Stated problem:
Read the data and repeat all of it exactly.

Supplied material:
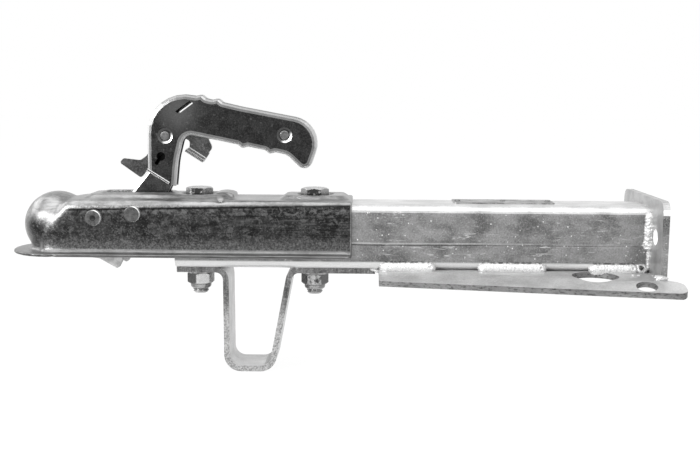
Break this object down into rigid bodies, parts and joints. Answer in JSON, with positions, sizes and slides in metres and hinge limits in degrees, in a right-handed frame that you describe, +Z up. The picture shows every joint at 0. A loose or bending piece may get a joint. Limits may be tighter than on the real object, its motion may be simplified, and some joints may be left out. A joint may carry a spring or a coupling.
{
  "type": "trailer coupling head with drawbar",
  "caption": "Pressed ball coupling head with cam lever handle and trigger, bolted on a square drawbar stub with prop foot, end plate and base plate.",
  "frame": {"origin": "centre of the tow ball's seat in the socket", "axes": "+X runs rearward along the drawbar to the end plate, +Z is up, the XZ plane is the middle plane"},
  "size_m": [0.5592, 0.1802, 0.238],
  "materials": {
    "head_zinc": "bright zinc-plated pressed steel, mottled and smoky",
    "pin_zinc": "zinc-plated turned steel",
    "sleeve_steel": "plain drawn steel",
    "spring_steel": "oiled spring wire",
    "jaw_steel": "zinc-plated forged steel",
    "handle_zinc": "bright zinc-plated pressed steel",
    "trigger_zinc": "zinc-plated plate, satin",
    "rivet_steel": "zinc-plated rivets",
    "bolt_zinc": "zinc-plated fasteners",
    "galvanised": "hot-dip galvanised steel, mottled",
    "weld_zinc": "galvanised weld beads, rough",
    "plate_alu": "thin riveted plate, bare"
  },
  "bodies": {
    "drawbar": {"coupling_head": "head_zinc", "jaw_pin": "pin_zinc", "lever_pin": "pin_zinc", "jaw_spacers": "sleeve_steel", "lever_spacers": "sleeve_steel", "jaw_spring": "spring_steel", "lever_spring_left": "spring_steel", "lever_spring_right": "spring_steel", "head_bolts": "bolt_zinc", "washers": "bolt_zinc", "lock_nuts": "bolt_zinc", "support_foot": "galvanised", "drawbar_tube": "galvanised", "end_plate": "galvanised", "base_plate": "galvanised", "base_welds": "weld_zinc", "end_welds": "weld_zinc", "rating_plate": "plate_alu", "rating_rivets": "rivet_steel"},
    "lever": {"lever": "handle_zinc", "handle": "handle_zinc", "handle_rivet": "rivet_steel", "handle_sleeve": "sleeve_steel", "trigger_rivet": "rivet_steel", "trigger_sleeve": "sleeve_steel", "trigger_spring": "spring_steel"},
    "trigger": {"trigger": "trigger_zinc"},
    "jaw": {"ball_jaw": "jaw_steel"}
  },
  "joints": [
    {"name": "lever_pivot", "type": "hinge", "parent": "drawbar", "child": "lever", "pos_m": [0.0722, 0, 0.0126], "axis": [0, -1, 0], "range_deg": [0, 40]},
    {"name": "trigger_pivot", "type": "hinge", "parent": "lever", "child": "trigger", "pos_m": [0.0959, 0, 0.0769], "axis": [0, -1, 0], "range_deg": [0, 9], "stiffness_Nm_per_rad": 0.5, "springref_deg": -5.73},
    {"name": "jaw_pivot", "type": "hinge", "parent": "drawbar", "child": "jaw", "pos_m": [0.0394, 0, 0.0092], "axis": [0, -1, 0], "range_deg": [0, 20]}
  ],
  "couplings": [
    {"joint": "jaw_pivot", "follows": "lever_pivot", "ratio": 0.5}
  ]
}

Exercise solution:
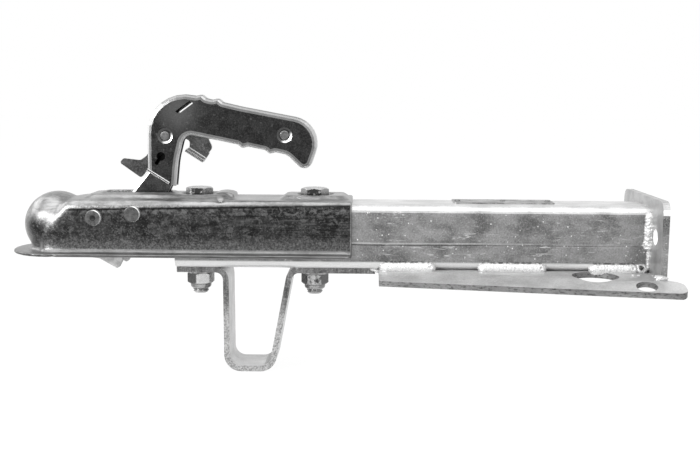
Break this object down into rigid bodies, parts and joints. Answer in JSON, with positions, sizes and slides in metres and hinge limits in degrees, in a right-handed frame that you describe, +Z up. The picture shows every joint at 0. A loose or bending piece may get a joint. Limits may be tighter than on the real object, its motion may be simplified, and some joints may be left out. A joint may carry a spring or a coupling.
{
  "type": "trailer coupling head with drawbar",
  "caption": "Pressed ball coupling head with cam lever handle and trigger, bolted on a square drawbar stub with prop foot, end plate and base plate.",
  "frame": {"origin": "centre of the tow ball's seat in the socket", "axes": "+X runs rearward along the drawbar to the end plate, +Z is up, the XZ plane is the middle plane"},
  "size_m": [0.5592, 0.1802, 0.238],
  "materials": {
    "head_zinc": "bright zinc-plated pressed steel, mottled and smoky",
    "pin_zinc": "zinc-plated turned steel",
    "sleeve_steel": "plain drawn steel",
    "spring_steel": "oiled spring wire",
    "jaw_steel": "zinc-plated forged steel",
    "handle_zinc": "bright zinc-plated pressed steel",
    "trigger_zinc": "zinc-plated plate, satin",
    "rivet_steel": "zinc-plated rivets",
    "bolt_zinc": "zinc-plated fasteners",
    "galvanised": "hot-dip galvanised steel, mottled",
    "weld_zinc": "galvanised weld beads, rough",
    "plate_alu": "thin riveted plate, bare"
  },
  "bodies": {
    "drawbar": {"coupling_head": "head_zinc", "jaw_pin": "pin_zinc", "lever_pin": "pin_zinc", "jaw_spacers": "sleeve_steel", "lever_spacers": "sleeve_steel", "jaw_spring": "spring_steel", "lever_spring_left": "spring_steel", "lever_spring_right": "spring_steel", "head_bolts": "bolt_zinc", "washers": "bolt_zinc", "lock_nuts": "bolt_zinc", "support_foot": "galvanised", "drawbar_tube": "galvanised", "end_plate": "galvanised", "base_plate": "galvanised", "base_welds": "weld_zinc", "end_welds": "weld_zinc", "rating_plate": "plate_alu", "rating_rivets": "rivet_steel"},
    "lever": {"lever": "handle_zinc", "handle": "handle_zinc", "handle_rivet": "rivet_steel", "handle_sleeve": "sleeve_steel", "trigger_rivet": "rivet_steel", "trigger_sleeve": "sleeve_steel", "trigger_spring": "spring_steel"},
    "trigger": {"trigger": "trigger_zinc"},
    "jaw": {"ball_jaw": "jaw_steel"}
  },
  "joints": [
    {"name": "lever_pivot", "type": "hinge", "parent": "drawbar", "child": "lever", "pos_m": [0.0722, 0, 0.0126], "axis": [0, -1, 0], "range_deg": [0, 40]},
    {"name": "trigger_pivot", "type": "hinge", "parent": "lever", "child": "trigger", "pos_m": [0.0959, 0, 0.0769], "axis": [0, -1, 0], "range_deg": [0, 9], "stiffness_Nm_per_rad": 0.5, "springref_deg": -5.73},
    {"name": "jaw_pivot", "type": "hinge", "parent": "drawbar", "child": "jaw", "pos_m": [0.0394, 0, 0.0092], "axis": [0, -1, 0], "range_deg": [0, 20]}
  ],
  "couplings": [
    {"joint": "jaw_pivot", "follows": "lever_pivot", "ratio": 0.5}
  ]
}